▸ TASK INSTRUCTIONS:
Set down, exactly as they appear, the lines from the line holding "stone_amulet_7();" through the line holding "# Lengths are", inclusive; output nothing outside that range.

[CAD and scene scripts]
============
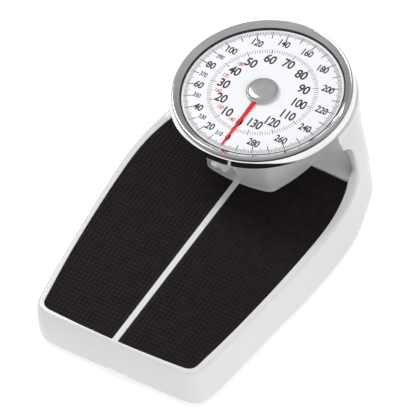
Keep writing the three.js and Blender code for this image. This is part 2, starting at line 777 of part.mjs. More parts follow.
addPair('long_lever', longLever(), DARK_STEEL);
addPair('long_lever_fulcrum_pin', crossPin(...FRONT_FULCRUM, 12), STEEL);
addPair('long_lever_load_pin', crossPin(longLoadX, longLoadY, 10), STEEL);
addPair('short_lever', shortLever(), DARK_STEEL);
addPair('short_lever_fulcrum_pin', crossPin(...REAR_FULCRUM, 12), STEEL);
addPair('short_lever_load_pin', crossPin(shortLoadX, shortLoadY, 10), STEEL);
addPair('front_fulcrum_bracket', fulcrumBracket(FRONT_FULCRUM), DARK_STEEL);
addPair('rear_fulcrum_bracket', fulcrumBracket(REAR_FULCRUM), DARK_STEEL);

add('base_pan', basePan(), DARK_STEEL);
addPair('front_foot', rubberFoot(80, -176), RUBBER);
addPair('rear_foot', rubberFoot(88, 128), RUBBER);
add('zero_knob', zeroKnob(), KNOB);
add('zero_rod', zeroRod(), STEEL);
add('front_rod_bearing', rodBearing(-186), DARK_STEEL);
add('rear_rod_bearing', rodBearing(24), DARK_STEEL);
add('zero_nut', zeroNut(), BRASS);

export default scale;
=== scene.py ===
"""A mechanical dial platform scale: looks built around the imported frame."""

import json
import math

import bmesh
import bpy
import numpy as np
from mathutils import Matrix, Vector
from mathutils.geometry import delaunay_2d_cdt


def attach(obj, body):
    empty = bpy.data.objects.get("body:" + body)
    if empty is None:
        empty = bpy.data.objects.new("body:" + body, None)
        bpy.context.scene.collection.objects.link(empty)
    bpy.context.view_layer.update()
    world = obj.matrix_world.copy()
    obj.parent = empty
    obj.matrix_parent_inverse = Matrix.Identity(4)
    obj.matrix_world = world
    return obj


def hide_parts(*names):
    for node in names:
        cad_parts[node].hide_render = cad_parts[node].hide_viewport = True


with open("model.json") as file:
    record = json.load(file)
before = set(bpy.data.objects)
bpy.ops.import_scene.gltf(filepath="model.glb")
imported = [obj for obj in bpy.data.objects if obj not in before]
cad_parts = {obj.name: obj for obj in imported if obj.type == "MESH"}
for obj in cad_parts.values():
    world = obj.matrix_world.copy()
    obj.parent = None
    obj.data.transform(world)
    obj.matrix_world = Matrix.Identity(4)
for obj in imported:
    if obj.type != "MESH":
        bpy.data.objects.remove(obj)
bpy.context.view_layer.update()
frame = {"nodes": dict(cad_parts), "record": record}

MM = 0.001

# ---------------------------------------------------------------- sizes, in mm, in the row frame
LOWER_EDGE_Z = 8.0
DECK_Z = 55.0
RIM_Z = 55.4
WALL = 2.6
LID_THICK = 2.4
HEAD_Y = 110.3
HEAD_R = 100.3
FLARE_R = 101.8
HEAD_TOP_Z = 123.2
DIAL_Z = 132.0
MAT_THICK = 1.6
MAT_SEAT_Z = DECK_Z - MAT_THICK - 0.25
DIVIDER_HALF = 3.7
POCKET_BACK_Y = 115.0
POCKET_TOP_Z = 92.0
POCKET_HALF_LOW = 107.0
POCKET_HALF_HIGH = 97.0
RIM_ROUND = 3.6
BELLY = 1.6
PEDESTAL_TOP_Z = 100.0
COLUMN_TOP_Z = 118.0
MAT_GAP = 0.4
MAT_BACK_Y = 98.5
KNOB_NOTCH_HALF = 13.0
KNOB_NOTCH_Z = LOWER_EDGE_Z + 2.5
WINDOW_R = 88.0
BEZEL_LOW_Z = 124.7
DIAL_PLATE_R = 91.2
DIAL_SKIRT_R = 92.4
TICK_OUTER_R = 85.0
KG_TICK_OUTER_R = 60.0
LENS_R = 86.8
POINTER_LENGTH = 82.0
HUB_LOW_Z, HUB_TOP_Z = 134.2, 138.3
HUB_R = 17.6
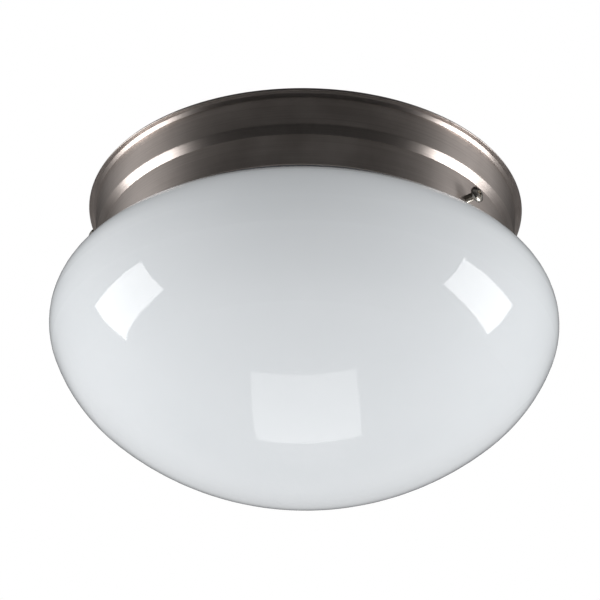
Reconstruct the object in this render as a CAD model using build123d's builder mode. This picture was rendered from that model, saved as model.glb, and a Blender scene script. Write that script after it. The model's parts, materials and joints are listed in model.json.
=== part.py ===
from build123d import *
import os
from math import atan2, cos, degrees, radians, sin, sqrt, tan

# Two-lamp flush mount ceiling light with a clamped opal glass shade.
# Millimetres. The origin is the centre of the ceiling plane, and the light hangs towards -Z.

# ---------------------------------------------------------------- driving dimensions

# Canopy: one stamped sheet with a rolled lip, a bevelled rim, an upper band, a bevelled step
# and a collar. Each bevel and bend is measured on the outside.
sheet = 0.8              # canopy sheet thickness
lip_r = 1.3              # rolled lip that meets the ceiling
lip_w = 1.5              # underside of the lip, from its edge to the rim's bevel
lip_h = 1.5              # height of the lip
rim_bevel_w = 1.9        # bevel between the lip and the upper band
rim_bevel_h = 1.6
band_h = 14.5            # upper band
band_flare = 1.5         # how much wider the upper band is at the rim than at the step
step_bend_r = 1.6        # bend between the upper band and the step's bevel
step_w = 2.75            # bevel of the step
step_h = 3.7
crease_r = 0.35          # bend of the inside corners
collar_h = 17.1          # height of the collar below the step
edge_r = 0.3             # rounding of the collar's lower edge

# Shade: blown glass with a straight fitter neck
glass = 3.0              # wall thickness
neck_r = 98.0            # outer radius of the fitter neck
neck_gap = 5.9           # from the neck to the inside of the collar
neck_above_screw = 9.3   # neck above the screws' axis
neck_below_screw = 2.3   # straight neck below the screws' axis
neck_foot_r = 3.0        # radius of the hollow corner between neck and shoulder
bowl_r = 127.0           # largest radius of the bowl
shoulder_side_r = 26.5   # outline arcs above the widest ring, with the slope that each ends at
shoulder_side_end = 42.6
shoulder_end = 72.8
low_side_r = 32.7        # outline arcs below the widest ring, with the slope that each ends at
low_side_end = 22.4
low_bowl_r = 78.8
low_bowl_end = 48.3

# Shade screws: pan head, cross recess
screw_count = 3
screw_angle = 47.4       # first screw, turned from -Y towards +X
screw_above_edge = 4.6   # axis above the collar's lower edge
screw_r = 2.0
screw_len = 12.0
screw_tip_chamfer = 0.5
screw_head_r = 4.0
screw_head_h = 2.6
screw_head_side = 1.2    # straight side of the head below its crown
recess_span = 4.6
recess_w = 1.0
recess_depth = 1.5
screw_hole_gap = 0.2     # plain hole in the collar, per side
nut_flats = 7.0
nut_h = 2.4
thread_gap = 0.05        # screw in its nut, per side

# Back plate: enamelled steel dish that rests on the step
plate = 0.8
plate_seat_h = 1.4       # from the foot of the step's bevel up to the plate
plate_corner_r = 1.7
plate_fit = 0.02         # between the dish's corner and the canopy
plate_wall_h = 6.0
bead_at_r = 88.0         # stiffening bead
bead_w = 6.0
bead_d = 1.2
slot_near = 69.85        # closest and widest spacing of the outlet box screws
slot_far = 88.9
slot_w = 4.8

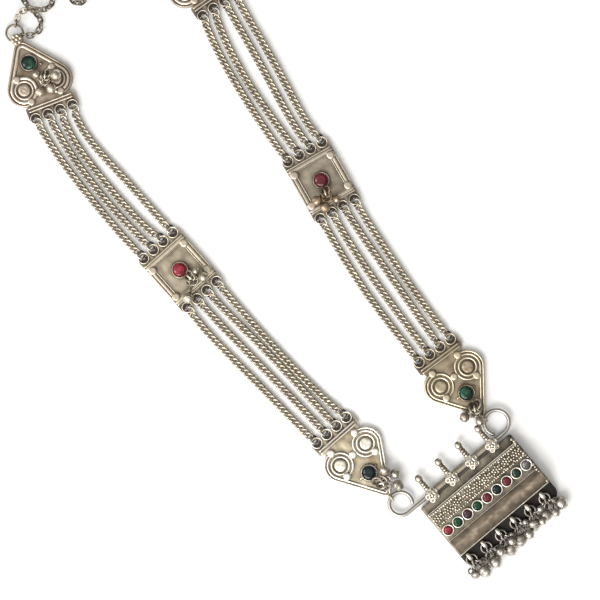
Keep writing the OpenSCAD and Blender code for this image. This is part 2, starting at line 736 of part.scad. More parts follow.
stone_amulet_4();
stone_amulet_5();
stone_amulet_6();
stone_amulet_7();
stone_amulet_8();
stone_amulet_9();
neck_chain_left();
neck_chain_right();
tail_chain();
end_ring_left();
end_ring_right();
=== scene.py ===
"""The looks of a long village silver necklace, lying flat on a pale surface.

Shapes are worked out in millimetres with numpy, each in the frame of its plaque or box, and go into their
meshes in metres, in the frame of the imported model.
"""
from dataclasses import dataclass
from math import acos, atan, atan2, cos, degrees, hypot, pi, radians, sin

import bpy
import numpy as np
from bpy.props import FloatProperty, FloatVectorProperty, IntProperty, PointerProperty
from mathutils import Matrix, Vector


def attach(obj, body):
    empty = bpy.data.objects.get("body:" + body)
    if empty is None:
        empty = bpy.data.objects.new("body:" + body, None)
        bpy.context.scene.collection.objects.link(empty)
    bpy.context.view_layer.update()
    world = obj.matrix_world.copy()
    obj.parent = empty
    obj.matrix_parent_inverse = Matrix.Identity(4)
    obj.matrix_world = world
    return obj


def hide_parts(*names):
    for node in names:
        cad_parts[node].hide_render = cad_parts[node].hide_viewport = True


bl_info = {
    "name": "Village silver necklace",
    "version": (1, 0, 0),
    "blender": (4, 5, 0),
    "location": "View3D > Sidebar > Necklace",
    "description": "Builds the plaques, chains, bells, stones and box amulet of a long silver necklace",
    "category": "Add Mesh",
}

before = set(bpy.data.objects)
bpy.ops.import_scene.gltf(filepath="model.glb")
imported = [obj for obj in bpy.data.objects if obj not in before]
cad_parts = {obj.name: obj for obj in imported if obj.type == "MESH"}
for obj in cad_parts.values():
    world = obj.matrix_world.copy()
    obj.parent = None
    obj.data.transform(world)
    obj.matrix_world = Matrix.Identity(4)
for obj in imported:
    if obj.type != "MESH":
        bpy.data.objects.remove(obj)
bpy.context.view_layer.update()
MM = 0.001

# Lengths are in millimetres and angles in degrees, as the solids have them.

# The middle of the necklace as it lies, and each plaque's and the box's x, y and turn
LAY_MID = (15.4, 50.5)
PLACES = {
    "heart_left": (-29.7, -59.9, 1.5),
    "heart_right": (35.3, -62.6, -3.2),
    "square_left": (-36.2, 50.0, 1.8),
    "square_right": (46.5, 39.0, -10.4),
    "drop_left": (-33.6, 150.9, 161),
    "drop_right": (63.8, 139.1, 175),
    "box": (8.2, -118.5, 0),
}
# How far down each tip reaches from the eyelets
REACHES = {"heart_left": 43.5, "heart_right": 40.5, "drop_left": 38.5, "drop_right": 38.5}
# How far down the lobes lie, the radius of the tip, and how far the middle line leans to one side for each
# millimetre down
LOBES_Y = {"heart": 16.2, "drop": 15.2}
TIPS_R = {"heart": 2.5, "drop": 4.2}
LEANS = {"heart": 0, "square": 0, "drop": 0.11}
# The rings that carry the bells: x and y on the plaque, and the direction of the staple
CARRIERS = {
    "heart_left": (3.9, -37.2, 158),
    "heart_right": (-2.7, -37.1, 63),
    "square_left": (1.5, -8.4, 100),
    "square_right": (-1.8, -8.8, 80),
    "drop_left": (-1.4, -16.1, -117),
    "drop_right": (-1.4, -16.1, -117),
}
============
▸ RESULT:
stone_amulet_7();
stone_amulet_8();
stone_amulet_9();
neck_chain_left();
neck_chain_right();
tail_chain();
end_ring_left();
end_ring_right();
=== scene.py ===
"""The looks of a long village silver necklace, lying flat on a pale surface.

Shapes are worked out in millimetres with numpy, each in the frame of its plaque or box, and go into their
meshes in metres, in the frame of the imported model.
"""
from dataclasses import dataclass
from math import acos, atan, atan2, cos, degrees, hypot, pi, radians, sin

import bpy
import numpy as np
from bpy.props import FloatProperty, FloatVectorProperty, IntProperty, PointerProperty
from mathutils import Matrix, Vector


def attach(obj, body):
    empty = bpy.data.objects.get("body:" + body)
    if empty is None:
        empty = bpy.data.objects.new("body:" + body, None)
        bpy.context.scene.collection.objects.link(empty)
    bpy.context.view_layer.update()
    world = obj.matrix_world.copy()
    obj.parent = empty
    obj.matrix_parent_inverse = Matrix.Identity(4)
    obj.matrix_world = world
    return obj


def hide_parts(*names):
    for node in names:
        cad_parts[node].hide_render = cad_parts[node].hide_viewport = True


bl_info = {
    "name": "Village silver necklace",
    "version": (1, 0, 0),
    "blender": (4, 5, 0),
    "location": "View3D > Sidebar > Necklace",
    "description": "Builds the plaques, chains, bells, stones and box amulet of a long silver necklace",
    "category": "Add Mesh",
}

before = set(bpy.data.objects)
bpy.ops.import_scene.gltf(filepath="model.glb")
imported = [obj for obj in bpy.data.objects if obj not in before]
cad_parts = {obj.name: obj for obj in imported if obj.type == "MESH"}
for obj in cad_parts.values():
    world = obj.matrix_world.copy()
    obj.parent = None
    obj.data.transform(world)
    obj.matrix_world = Matrix.Identity(4)
for obj in imported:
    if obj.type != "MESH":
        bpy.data.objects.remove(obj)
bpy.context.view_layer.update()
MM = 0.001

# Lengths are in millimetres and angles in degrees, as the solids have them.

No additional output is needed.